Reproduce, word for word, only the lines from the one containing "const valve = new THREE.Group();" through the one containing "zip(*points))), Vector(map(max, zip(*points)))", both included.

— Begin —

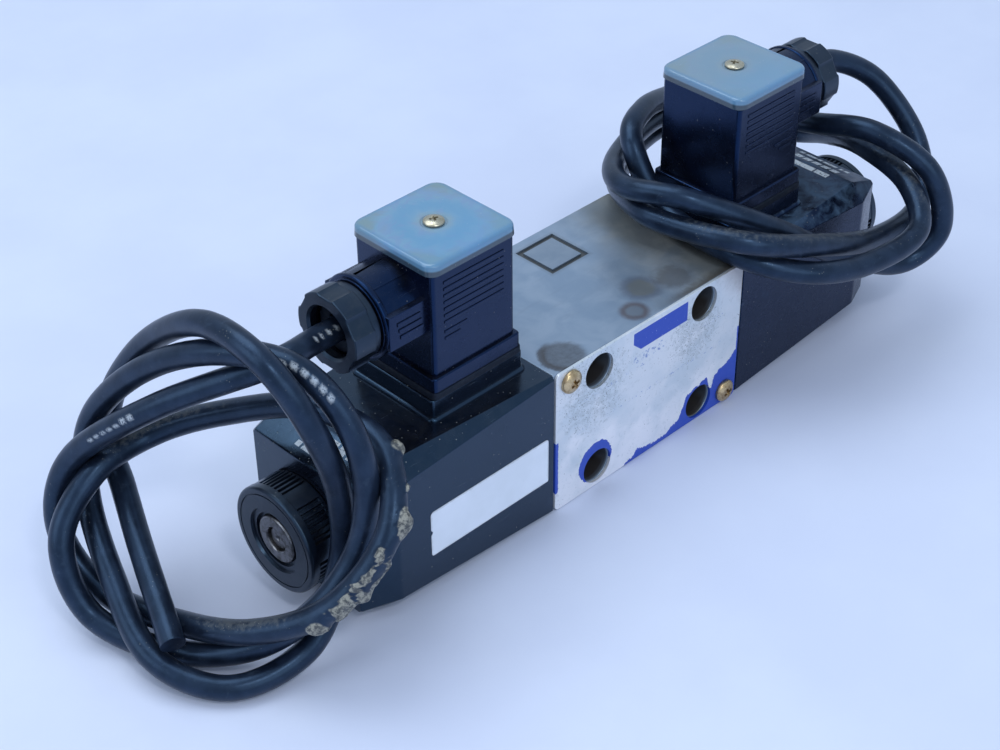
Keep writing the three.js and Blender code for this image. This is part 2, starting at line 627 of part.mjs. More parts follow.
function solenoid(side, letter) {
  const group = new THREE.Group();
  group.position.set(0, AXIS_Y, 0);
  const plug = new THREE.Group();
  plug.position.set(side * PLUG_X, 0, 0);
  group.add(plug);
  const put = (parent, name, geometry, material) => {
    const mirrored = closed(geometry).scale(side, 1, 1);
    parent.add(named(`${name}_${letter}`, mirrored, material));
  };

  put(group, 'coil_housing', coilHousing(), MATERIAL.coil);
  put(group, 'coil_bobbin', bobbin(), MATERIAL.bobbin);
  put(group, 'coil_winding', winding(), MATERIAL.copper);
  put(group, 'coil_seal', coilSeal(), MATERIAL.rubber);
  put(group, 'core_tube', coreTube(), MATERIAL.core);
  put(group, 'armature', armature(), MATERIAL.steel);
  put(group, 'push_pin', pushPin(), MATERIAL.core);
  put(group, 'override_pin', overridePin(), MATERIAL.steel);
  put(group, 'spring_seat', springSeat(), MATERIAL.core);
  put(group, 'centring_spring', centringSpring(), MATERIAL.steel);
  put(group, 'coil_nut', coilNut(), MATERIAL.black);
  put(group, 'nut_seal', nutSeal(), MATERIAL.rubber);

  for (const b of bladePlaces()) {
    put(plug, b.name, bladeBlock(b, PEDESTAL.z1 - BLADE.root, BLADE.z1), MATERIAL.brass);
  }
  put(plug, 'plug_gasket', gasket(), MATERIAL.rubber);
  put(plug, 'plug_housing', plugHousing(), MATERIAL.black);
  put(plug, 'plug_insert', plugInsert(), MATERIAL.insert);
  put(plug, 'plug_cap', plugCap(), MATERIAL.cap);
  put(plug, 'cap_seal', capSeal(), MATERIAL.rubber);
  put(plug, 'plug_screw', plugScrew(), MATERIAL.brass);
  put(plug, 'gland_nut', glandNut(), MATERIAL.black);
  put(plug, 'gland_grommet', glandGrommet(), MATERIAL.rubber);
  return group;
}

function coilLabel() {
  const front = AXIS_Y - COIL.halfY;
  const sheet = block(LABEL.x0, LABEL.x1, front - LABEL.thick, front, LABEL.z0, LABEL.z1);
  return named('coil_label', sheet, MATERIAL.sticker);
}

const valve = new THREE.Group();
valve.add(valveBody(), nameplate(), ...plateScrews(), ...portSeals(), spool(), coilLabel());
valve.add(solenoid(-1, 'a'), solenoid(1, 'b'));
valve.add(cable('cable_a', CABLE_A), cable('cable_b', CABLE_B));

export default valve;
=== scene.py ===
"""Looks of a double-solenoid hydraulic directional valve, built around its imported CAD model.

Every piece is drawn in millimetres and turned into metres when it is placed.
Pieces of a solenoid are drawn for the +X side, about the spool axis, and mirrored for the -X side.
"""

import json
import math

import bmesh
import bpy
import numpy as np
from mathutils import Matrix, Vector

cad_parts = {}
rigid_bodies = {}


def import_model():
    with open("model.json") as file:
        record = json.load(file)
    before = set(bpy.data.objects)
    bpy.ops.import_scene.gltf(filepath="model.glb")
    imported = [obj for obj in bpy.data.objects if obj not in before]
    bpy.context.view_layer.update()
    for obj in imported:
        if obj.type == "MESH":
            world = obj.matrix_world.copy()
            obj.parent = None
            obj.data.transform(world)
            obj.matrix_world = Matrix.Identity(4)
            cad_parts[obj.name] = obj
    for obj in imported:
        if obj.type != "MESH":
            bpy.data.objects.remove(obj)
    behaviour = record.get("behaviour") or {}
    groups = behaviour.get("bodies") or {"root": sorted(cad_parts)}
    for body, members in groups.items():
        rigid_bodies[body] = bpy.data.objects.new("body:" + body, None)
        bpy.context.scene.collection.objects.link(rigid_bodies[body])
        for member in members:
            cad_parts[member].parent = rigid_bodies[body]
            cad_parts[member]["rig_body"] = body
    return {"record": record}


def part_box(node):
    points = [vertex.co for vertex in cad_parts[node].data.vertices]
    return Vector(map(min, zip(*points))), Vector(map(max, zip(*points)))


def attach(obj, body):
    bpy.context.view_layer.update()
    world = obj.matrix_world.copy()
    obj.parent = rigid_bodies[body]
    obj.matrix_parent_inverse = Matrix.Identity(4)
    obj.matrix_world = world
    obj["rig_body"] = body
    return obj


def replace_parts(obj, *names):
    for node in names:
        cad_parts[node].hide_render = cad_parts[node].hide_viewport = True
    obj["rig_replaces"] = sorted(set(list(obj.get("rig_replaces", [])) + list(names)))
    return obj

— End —

* _Reply to the exercise_:
const valve = new THREE.Group();
valve.add(valveBody(), nameplate(), ...plateScrews(), ...portSeals(), spool(), coilLabel());
valve.add(solenoid(-1, 'a'), solenoid(1, 'b'));
valve.add(cable('cable_a', CABLE_A), cable('cable_b', CABLE_B));

export default valve;
=== scene.py ===
"""Looks of a double-solenoid hydraulic directional valve, built around its imported CAD model.

Every piece is drawn in millimetres and turned into metres when it is placed.
Pieces of a solenoid are drawn for the +X side, about the spool axis, and mirrored for the -X side.
"""

import json
import math

import bmesh
import bpy
import numpy as np
from mathutils import Matrix, Vector

cad_parts = {}
rigid_bodies = {}


def import_model():
    with open("model.json") as file:
        record = json.load(file)
    before = set(bpy.data.objects)
    bpy.ops.import_scene.gltf(filepath="model.glb")
    imported = [obj for obj in bpy.data.objects if obj not in before]
    bpy.context.view_layer.update()
    for obj in imported:
        if obj.type == "MESH":
            world = obj.matrix_world.copy()
            obj.parent = None
            obj.data.transform(world)
            obj.matrix_world = Matrix.Identity(4)
            cad_parts[obj.name] = obj
    for obj in imported:
        if obj.type != "MESH":
            bpy.data.objects.remove(obj)
    behaviour = record.get("behaviour") or {}
    groups = behaviour.get("bodies") or {"root": sorted(cad_parts)}
    for body, members in groups.items():
        rigid_bodies[body] = bpy.data.objects.new("body:" + body, None)
        bpy.context.scene.collection.objects.link(rigid_bodies[body])
        for member in members:
            cad_parts[member].parent = rigid_bodies[body]
            cad_parts[member]["rig_body"] = body
    return {"record": record}


def part_box(node):
    points = [vertex.co for vertex in cad_parts[node].data.vertices]
    return Vector(map(min, zip(*points))), Vector(map(max, zip(*points)))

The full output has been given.